Institute, wie wir sie in Frankreich angetroffen haben, bestehen in der Deutschen Bundesrepublik nicht, doch gibt es einige Forschungsinstitute, wie das „Institut für wissenschaftliche Politik“ an der Philipps-Universität in Marburg an der Lahn, das „Institut für Internationales Recht und Politik“ in Bonn. An einer Reihe von Universitäten bestehen Lehrstühle, bzw. Lehraufträge für politische Wissenschaften. Eine Besonderheit im deutschsprachigen Raum ist das „Europäische Forschungsinstitut der Universität des Saarlandes“, das für fertige Akademiker ein Fortbildungsstudium über Fragen der intereuropäischen Beziehungen durchführt und an dem neben Professoren der saarländischen Universität, die an sich schon aus verschiedenen Nationen kommen, etliche in europäischen Gremien führend tätige Personen als Lehrbeauftragte lesen.

In den USA wird „Political science“ an den Universitäten in eigenen Departments, die etwa unseren Fakultäten entsprechen, betrieben.

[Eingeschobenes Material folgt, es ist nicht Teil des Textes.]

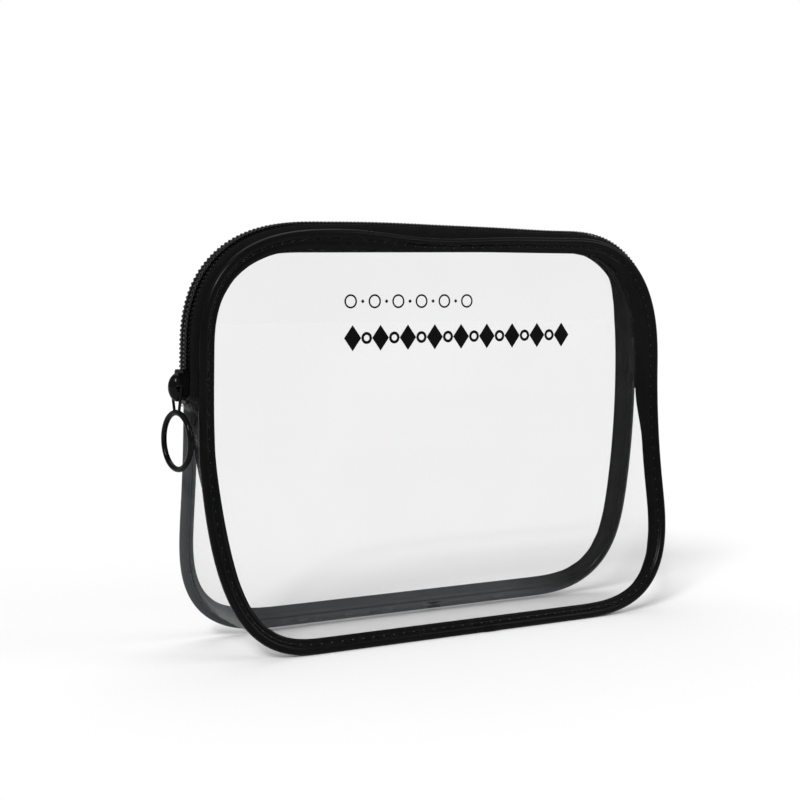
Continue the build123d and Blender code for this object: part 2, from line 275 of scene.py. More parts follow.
def floor_material():
    n = Nodes("pale_floor")
    n.fixed(Roughness=0.9, Specular_IOR_Level=0.0)
    n.feed("Base Color", n.ramp(n.noise(3.0), [(0.0, 0.755), (1.0, 0.775)]))
    return n.material


def clear_vinyl_material():
    """Clear PVC sheet: a faint grey haze, soft handling smudges and a glossy skin."""
    n = Nodes("clear_pvc_sheet")
    n.fixed(Specular_IOR_Level=0.5, IOR=1.53)
    n.feed("Base Color", n.ramp(
        n.noise(9.0, 2.0), [(0.3, (0.07, 0.075, 0.08)), (0.7, (0.13, 0.13, 0.13))]
    ))
    smudge = n.ramp(n.noise(11.0, 4.0), [(0.35, 0.04), (0.7, 0.05)])
    edge = n.math("POWER", n.facing(0.5), 5.0)
    n.feed("Alpha", n.math("ADD", smudge, n.math("MULTIPLY", edge, 0.32)))
    n.feed("Roughness", n.ramp(n.noise(40.0, 5.0), [(0.3, 0.07), (0.75, 0.16)]))
    n.bump(n.noise(30.0, 2.0), 0.2, 0.0004)
    return n.material


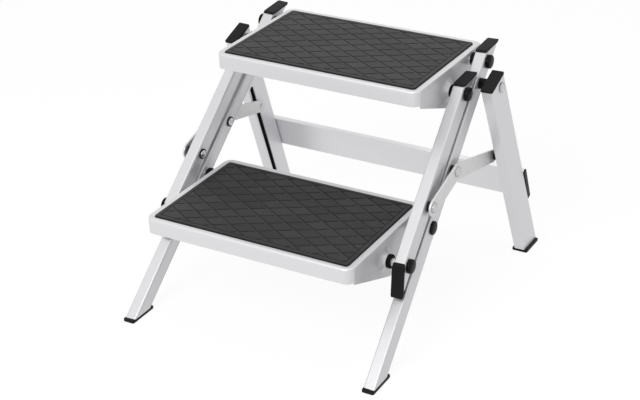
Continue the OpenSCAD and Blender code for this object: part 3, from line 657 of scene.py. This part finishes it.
# The feet.
# Black moulded soles pushed onto the tubes' ends, with a rolled upper edge; the
# rear ones are wider than their tubes.
SOLE_HIGH, REAR_SOLE_LIP = 5.0, 4.4
FRONT_SOLE, REAR_SOLE = (-270.0, -215.0), (REAR_TOE - 1.5, 270.0)


def sole(half, middle, front, rear, edge=1.3):
    """A sole: rings of a rounded rectangle that draw in by a quarter circle at the top and a little at the floor."""
    steps = [(0.5, 0.0), (0, 0.5), (0, SOLE_HIGH - edge)]
    for t in np.linspace(0, math.pi / 2, 6)[1:]:
        steps.append((edge * (1 - math.cos(t)), SOLE_HIGH - edge + edge * math.sin(t)))
    rows = []
    for inset, z in steps:
        loop = ring(half - inset, front + inset, rear - inset, 3.2 - inset, 12, 26, 8)
        rows.append(np.c_[loop[:, 0] + middle, loop[:, 1], np.full(len(loop), z)])
    grid = np.stack(rows)
    return (grid, True), [grid[0], grid[-1]]


for side, word in SIDES:
    for end, inner, lip, span in (("front", LEG_INNER, CAP_LIP, FRONT_SOLE),
                                  ("rear", REAR_INNER, REAR_SOLE_LIP, REAR_SOLE)):
        part, caps = sole(TUBE / 2 + lip, side * (inner + TUBE / 2), *span)
        piece(f"{end}_sole_{word}", joined(f"{end}_sole_skin_{word}", [part], caps), f"{end}_frame", black,
              [f"{end}_foot_{word}"])

# The treads' pivots.
# At each one a moulded black knob covers the bolt's end outside the tube, and a
# black disc and a silver sleeve on the bolt keep the tread off the tube. The
# lower leg's knobs are flat and its discs sit further out.
KNOB, LOW_KNOB, KNOB_R = 8.0, 4.4, 11.2
DISC_R, SLEEVE_R, SLEEVE_IN = 11.2, 6.9, 0.6


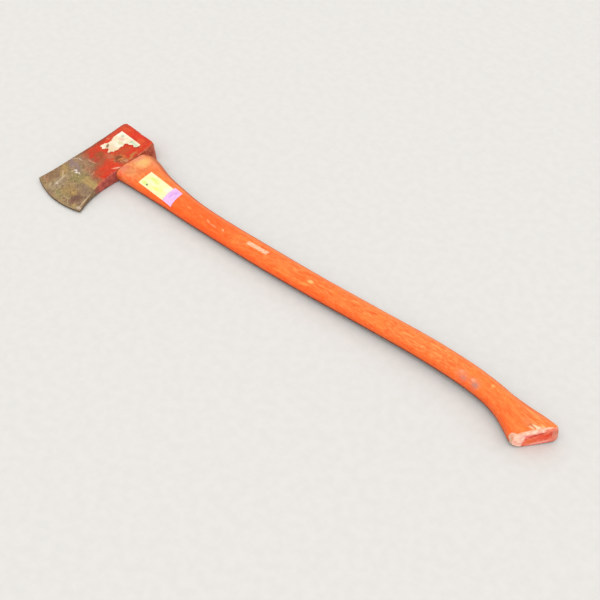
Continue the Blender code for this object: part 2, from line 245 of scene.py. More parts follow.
def store(piece, **layers):
    """Keeps numbers or vectors for each vertex, for the materials to read."""
    for name, values in layers.items():
        values = np.asarray(values, np.float32)
        kind, field = ("FLOAT", "value") if values.ndim == 1 else ("FLOAT_VECTOR", "vector")
        layer = piece.data.attributes.new(name, kind, "POINT")
        layer.data.foreach_set(field, values.ravel())


def dents(points, centres, radii, depths):
    """How far each point is pushed in by round dents."""
    push = np.zeros(len(points))
    for centre, radius, depth in zip(centres, radii, depths):
        d = np.linalg.norm(points - centre, axis=1) / radius
        near = d < 1.0
        push[near] = np.maximum(push[near], depth * (1.0 - d[near] ** 2) ** 2)
    return push


def random_dents(rng, points, where, count, radii, depths):
    centres = points[rng.choice(np.where(where)[0], count, replace=False)]
    return dents(points, centres, rng.uniform(*radii, count), rng.uniform(*depths, count))


def shade(piece, angle):
    piece.data.shade_smooth()
    piece.data.set_sharp_from_angle(angle=math.radians(angle))


def superellipse(half_length, half_width, squareness, angles):
    c, s = np.cos(angles), np.sin(angles)
    power = 2.0 / squareness
    return (half_length * np.sign(c) * np.abs(c) ** power,
            half_width * np.sign(s) * np.abs(s) ** power)


# ---- head ----------------------------------------------------------------------------------

def head_half_thickness(y):
    stations = (CORNER_Y, CORNER_Y + GRIND_LENGTH, CHEEK_BREAK_Y, POLL_Y)
    values = (EDGE_THICKNESS, GRIND_THICKNESS, BREAK_THICKNESS, POLL_THICKNESS)
    return 0.5 * float(np.interp(y, stations, values))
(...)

Drei Hauptgruppen haben sich dabei herausgebildet: „American government“, „Comperativ government“ und vor allem die „Internationais relations“, die immer mehr an Bedeutung gewinnen.

Zusammenfassend sei festgehalten: Die Pflege der Wissenschaft von der Politik ist etwas Neues. Eines ist wesentlich: die Analyse und die Synthese, die Analyse aller politischen — im weitesten Sinne des Wortes — Vorgänge, und die Synthese, die Integration der politischen Momente, die in anderen Wissenschaften liegen. Die Politische Wissenschaft hat so das Zeug in sich, eine Grundwissenschaft zu werden. Ja mehr noch: sie scheint bei der auch künftighin eminenten Bedeutung des Politischen in allen Bereichen und auf allen Ebenen des Lebens, des einzelnen wie der Staaten, prädestiniert, die neue geistige Mitte der Wissenschaften, deren Auseinanderentwicklung wir alle so sehr bedauern, zu werden. Dies möge gerade auch in Oesterreich erkannt werden, und schon allein deshalb, abgesehen von allen praktischen Zielsetzungen und zu erwartenden Ergebnissen, sei der Plan der Schaffung einer „Hochschule für Sozialwissenschaft und Politik“ begrüßt.